What I need to grow my business is access to affordable health care. Like many small-business owners and their families, we could not afford health care coverage prior to the Affordable Care Act. Our business would never have gotten off the ground or been able to grow at the rate it has without it. The ACA has allowed us the freedom to invest in our business and allowed many others to start businesses for the first time.

The Republican tax bill not only makes our tax system less fair and will grow our debt, it will also gut the ACA, leaving an estimated 13 million Americans – and 50,000 Mainers – without health care coverage and causing premiums to rise for others. Even in the unlikely event that President Trump and Senate Majority Leader Mitch McConnell keep their promises to Sen. Susan Collins on health care policy, tens of thousands of Mainers will still lose coverage. This is on top of an automatic $25 billion cut in Medicare for seniors and a likely additional $1.5 trillion cut in health care programs in the months and years to come.

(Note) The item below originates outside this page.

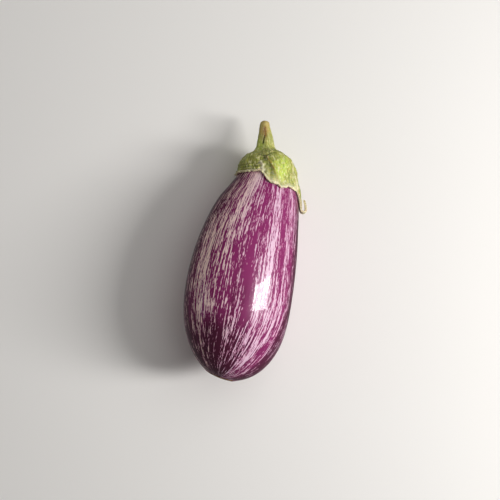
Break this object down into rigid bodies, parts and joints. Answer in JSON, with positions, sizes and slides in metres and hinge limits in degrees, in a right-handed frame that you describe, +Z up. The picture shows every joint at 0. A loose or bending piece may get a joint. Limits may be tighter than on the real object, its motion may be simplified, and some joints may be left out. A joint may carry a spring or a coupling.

Rep. Bruce Poliquin has already shown his commitment to putting Wall Street profits over the health care of his constituents, and I hope voters in the 2nd District hold him accountable next November. Sen. Collins still has a chance to keep her word to defend our health care by voting against the final “compromise” tax bill.

On behalf of myself and hundreds of other Maine small-business owners, I hope she does.